The underlying narrative, a warrior’s journey, forbidden love, tribal rivalry, and the stripping away of inherited myths, has all the ingredients of a compelling mythic arc. Yet the storyline frequently defaults into broad strokes and thematic signposts rather than human complexity. The emotional stakes, while present, are sometimes muted by the film’s own visual ambition.


Most notably, the use of AI and animation, which should theoretically extend the story’s imaginative reach, ends up interrupting it. Instead of serving narrative clarity, these elements often pull audiences out of the immersive world they helped build, breaking the emotional continuity and undercutting the realism the film occasionally strives for.


This overreliance on spectacle is not just a stylistic choice, it’s a structural one. When animation or AI sequences eclipse the logic of the plot, viewers are reminded that they’re watching an experiment rather than being invited into a fully realised story. That’s not bad in principle, innovation is worth pursuing, but here it sometimes feels like style chases effect at the expense of depth.



Unresolved Ending and Structural Gaps


Another narrative shortcoming is the film’s ending. Instead of delivering insight or closure, the conclusion leaves threads dangling and thematic beats unresolved, diminishing the emotional payoff built in earlier scenes.


For a story dealing with myth, heritage, and transformation, the lack of a strong narrative resolution weakens the mythic cycle the film seems to want to complete.


Spectacle vs. Substance, The Core Dilemma


Arguably the most critical lens through which to view Colours of Fire is how it appreciates spectacle over story. The film dares, and it often delivers visual wonder, but this comes at a cost. Rather than letting spectacle serve the narrative, the narrative at times serves the spectacle.
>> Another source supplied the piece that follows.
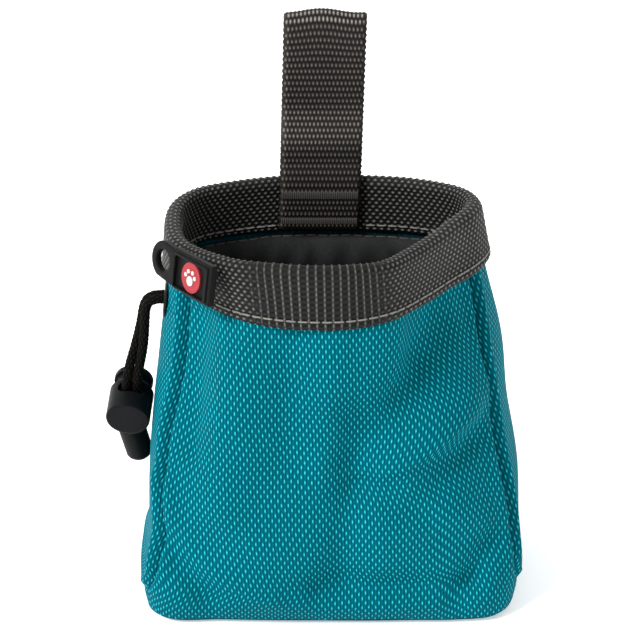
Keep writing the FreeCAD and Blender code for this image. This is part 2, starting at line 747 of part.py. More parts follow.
def make_lock():
    """The barrel, the plunger that slides in it and the spring between them."""
    place = lock_placement()
    floor = size("barrel_floor")
    radius, bore, long = "dims.barrel_across / 2", "dims.barrel_bore / 2", "dims.barrel_long"
    barrel = new_body("barrel_body", place)
    spin(barrel, "barrel_turned", [
        ("0", "0"), (radius + " - 0.5", "0"), (radius + " - 0.12", "0.14"), (radius, "0.5"),
        (radius, long + " - dims.barrel_edge"), (radius + " - dims.barrel_edge * 0.7", long),
        (bore, long), (bore, "dims.barrel_floor"), ("0", "dims.barrel_floor"),
    ])
    doc.recompute()
    slot_pocket(barrel, "barrel_slot", size("slot_from_end") - size("slot_long") / 2,
                size("slot_long"), size("slot_wide"))
    add_node(barrel, "cord_lock_barrel")
    plunger = new_body("plunger_body", place)
    inner, head = "dims.plunger_across / 2", "dims.head_across / 2"
    top, start = "dims.lock_long", "dims.plunger_start"
    spin(plunger, "plunger_turned", [
        ("0", start), (inner, start),
        (inner, top + " - dims.head_thick"), (head, top + " - dims.head_thick"),
        (head, top + " - 0.5"), (head + " - 0.15", top + " - 0.15"), (head + " - 0.5", top),
        (head + " - 1.6", top), (head + " - 2.0", top + " - 0.4"), ("0", top + " - 0.4"),
    ])
    doc.recompute()
    slot_pocket(plunger, "plunger_slot", size("plunger_slot_start"), size("plunger_slot_long"),
                size("plunger_slot_wide"))
    add_node(plunger, "cord_lock_plunger")
    wire_across = size("spring_wire")
    free = size("plunger_start") - floor - wire_across - 0.1
    helix = Part.makeHelix(free / size("spring_turns"), free, size("spring_across") / 2)
    beginning = Vector(size("spring_across") / 2, 0, 0)
    circle = Part.Wire(Part.makeCircle(wire_across / 2, beginning, Vector(0, 1, 0)))
    coil = Part.Wire(helix).makePipeShell([circle], True, True)
    lift = Placement(Vector(0, 0, floor + wire_across / 2 + 0.05), Rotation())
    add_node(feature("spring", coil, place.multiply(lift)), "cord_lock_spring")


def slot_pocket(body, name, start, long, wide):
    """A slot with rounded ends, right through the body's axis, from start for long along it."""
    radius = long / 2
    middle = start + radius
    reach = wide / 2 - radius
    up, out = Vector(0, radius, 0), Vector(radius, 0, 0)
    left, right = Vector(-reach, middle, 0), Vector(reach, middle, 0)
    sketch = sketch_on(body, "XZ_Plane", name + "_outline", [
        Part.LineSegment(left + up, right + up), Part.Arc(right + up, right + out, right - up),
        Part.LineSegment(right - up, left - up), Part.Arc(left - up, left - out, left + up),
    ])
    cut = body.newObject("PartDesign::Pocket", name)
    cut.Profile = sketch
    cut.Type = "ThroughAll"
    cut.Midplane = True


def make_bell():
    """The moulded cord end, hollow from the top, with the knot that holds it on."""
    down = (BELL_BOTTOM - BELL_TOP).normalize()
    place = frame_along(BELL_TOP, down, Vector(1, 0, 0))
    top, low = "dims.bell_top_across / 2", "dims.bell_low_across / 2"
    bore, room = "dims.bell_bore / 2", "dims.bell_room / 2"
    long, deep, rounding = "dims.bell_long", "dims.bell_deep", "dims.bell_round"
    body = new_body("bell_body", place)
    spin(body, "bell_turned", [
        (bore, "0"), (top + " - 0.3", "0"), (top, "0.5"), (top, "2.2"),
        (low + " + 0.1", f"{long} - {rounding}"),
        (low + f" - {rounding} * 0.1", f"{long} - {rounding} * 0.6"),
        (low + f" - {rounding} * 0.38", f"{long} - {rounding} * 0.25"),
        (low + f" - {rounding} * 0.9", long), ("0", long), ("0", deep),
        (room + " - 0.8", deep), (room, deep + " - 1.2"), (room, "2.6"), (bore, "2.0"),
    ])
    add_node(body, "cord_end_bell")
    knot = new_body("knot_body", place)
    across, start, tall = "dims.knot_across / 2", "dims.knot_start", "dims.knot_tall"
    spin(knot, "knot_turned", [
        ("0", start), (across + " - 0.6", start), (across, start + " + 0.7"),
        (across, f"{start} + {tall} - 0.8"), (across + " - 0.8", f"{start} + {tall}"),
        ("0", f"{start} + {tall}"),
    ])
    add_node(knot, "cord_end_knot")


def tunnel_path():
    """The drawstring's centreline in its tunnel: the bag's outline inset, open at the eyelet."""
    height = size("tunnel_z")
    distance = -size("fabric_thick") - size("tunnel_deep") + size("cord_across") / 2 + 0.25
    corners, radii = outline_corners(height, distance)
    half = size("cord_apart") / 2
    before, after = corners[1], corners[2]
    points = []
    for y in (EYELET.y + half, EYELET.y - half):
        share = (y - before.y) / (after.y - before.y)
        points.append(before + (after - before) * share)
    start_x = RIGHT_END[0][0]
    turn = size("tunnel_turn")
    back_corner, front_corner = points
    route = [Vector(start_x, back_corner.y, height), back_corner, *corners[2:], *corners[:2], front_corner,
             Vector(start_x, front_corner.y, height)]
    eased = [max(radius, 3 * size("cord_across")) for radius in radii]
    return route, [turn, *eased[2:], *eased[:2], turn]


def make_cords():
    """The drawstring: the part in the tunnel and its two free ends."""
    across = size("cord_across")
    route, radii = tunnel_path()
    add_node(feature("run_in_tunnel", tube(route, across, "drawstring", radii)), "drawstring")
    add_node(feature("end_left", tube(LEFT_END, across, "left end")), "drawstring_end_left")
    add_node(feature("end_right", tube(RIGHT_END, across, "right end")), "drawstring_end_right")


def export_parts():
    """Checks every object of the document, then writes each sub-part's STEP file."""
    doc.recompute()
    for obj in doc.Objects:
        if "Invalid" in obj.State or "Error" in obj.State:
            raise RuntimeError(f"{obj.Name} failed: {obj.State}")
    os.makedirs("parts", exist_ok=True)
    for obj in NODES:
        shape = obj.Shape
        if shape.isNull() or not shape.isValid() or shape.Volume <= 0:
            raise RuntimeError(f"{obj.Label} has no valid solid")
        shape.exportStep(f"parts/{obj.Label}.step")
        print(f"{obj.Label}: {len(shape.Solids)} solids, {shape.Volume:.1f} mm3")


doc = FreeCAD.newDocument("treat_pouch")
sheet = make_sheet(doc)
bag_shell, bag_inside = make_bag()
make_binding(bag_shell)
make_stitches()
make_tunnel(bag_inside)
make_seam_bindings(bag_inside)
make_belt_loop()
make_loop_tails()
make_loop_stitches()
make_tag()
make_emblem()
make_eyelet()
make_lock()
make_bell()
make_cords()
export_parts()
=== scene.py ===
import math

import bmesh
import bpy
import numpy as np
from mathutils import Matrix, Vector


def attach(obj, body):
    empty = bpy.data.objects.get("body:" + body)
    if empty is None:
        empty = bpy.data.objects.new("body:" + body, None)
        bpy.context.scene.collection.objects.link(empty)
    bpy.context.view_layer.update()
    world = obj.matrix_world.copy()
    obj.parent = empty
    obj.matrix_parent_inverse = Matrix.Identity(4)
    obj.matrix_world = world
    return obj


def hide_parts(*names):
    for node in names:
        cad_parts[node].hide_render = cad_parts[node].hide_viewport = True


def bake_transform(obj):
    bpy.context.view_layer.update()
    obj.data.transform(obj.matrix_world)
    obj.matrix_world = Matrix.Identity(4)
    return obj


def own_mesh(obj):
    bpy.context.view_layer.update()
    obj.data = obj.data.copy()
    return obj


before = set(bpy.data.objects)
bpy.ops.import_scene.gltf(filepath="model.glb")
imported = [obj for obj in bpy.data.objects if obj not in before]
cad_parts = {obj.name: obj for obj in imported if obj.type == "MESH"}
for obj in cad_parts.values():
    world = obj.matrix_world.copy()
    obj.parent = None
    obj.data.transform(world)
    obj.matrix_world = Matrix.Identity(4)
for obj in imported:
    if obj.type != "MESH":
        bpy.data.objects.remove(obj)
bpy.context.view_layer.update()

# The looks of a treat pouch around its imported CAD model. Sizes here are millimetres, and MM turns
# them into the frame's metres. Z is up and -Y is the pouch's front.
MM = 0.001


def add_object(name, data):
    """A new object in the scene, with its data."""
    obj = bpy.data.objects.new(name, data)
    bpy.context.collection.objects.link(obj)
    return obj


# ---- camera

CAMERA_PLACE = Vector((-1.0, -539.28, 308.02))
CAMERA_AIM = Vector((-3.44, 0, 68.0))
CAMERA_LENS, CAMERA_SENSOR = 140.2, 36

camera_data = bpy.data.cameras.new("camera")
camera_data.lens = CAMERA_LENS
camera_data.sensor_width = CAMERA_SENSOR
camera = add_object("camera", camera_data)
camera.location = CAMERA_PLACE * MM
camera.rotation_mode = "QUATERNION"
camera.rotation_quaternion = (CAMERA_AIM * MM - camera.location).to_track_quat("-Z", "Y")
camera_data.clip_start, camera_data.clip_end = 0.01, 20
bpy.context.scene.camera = camera

# ---- sizes

FABRIC = 1.0
WEB = 1.35
BAND_TOP, BAND_LOW = 92.5, 78.0
STITCH_Z = 80.2
TUNNEL_LOW, TUNNEL_HIGH = 64.5, 77.3
TUNNEL_DEPTH = 3.5
SEAM_ROW = 6.0
LOOP_X, LOOP_WIDE = -1.6, 20.0
CORD = 2.4
EYELET = np.array([-39.03, 4.0, 71.0])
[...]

The AI effects, bold colouring, and ambitious worldbuilding are undeniably memorable, but they don’t always cohere into storytelling that feels emotionally or structurally satisfying. In cinematic terms, it’s as if the film is two ideas in one:


  • A bold pitch for a new visual cinema language

  • A traditional mythic love story searching for dramatic focus


The marriage between the two is uneven, and the film’s strongest impulses often overshadow the weaker ones.


Final Take


Colours of Fire is  a project with admirable ambition, overwhelming visual energy, and moments of real artistic clarity. Yet for all its bravura and inventiveness, it ultimately feels like a film that loved its own visual identity more than the story it was trying to tell. When spectacle becomes the engine of the film rather than a supporting current, the emotional and narrative journey wobbles.


This is not a dismissal, this is a call for refinement. The film shows flashes of a rich cinematic future for Nollywood. But it also reminds us that bold ideas need structural discipline to resonate beyond their texture.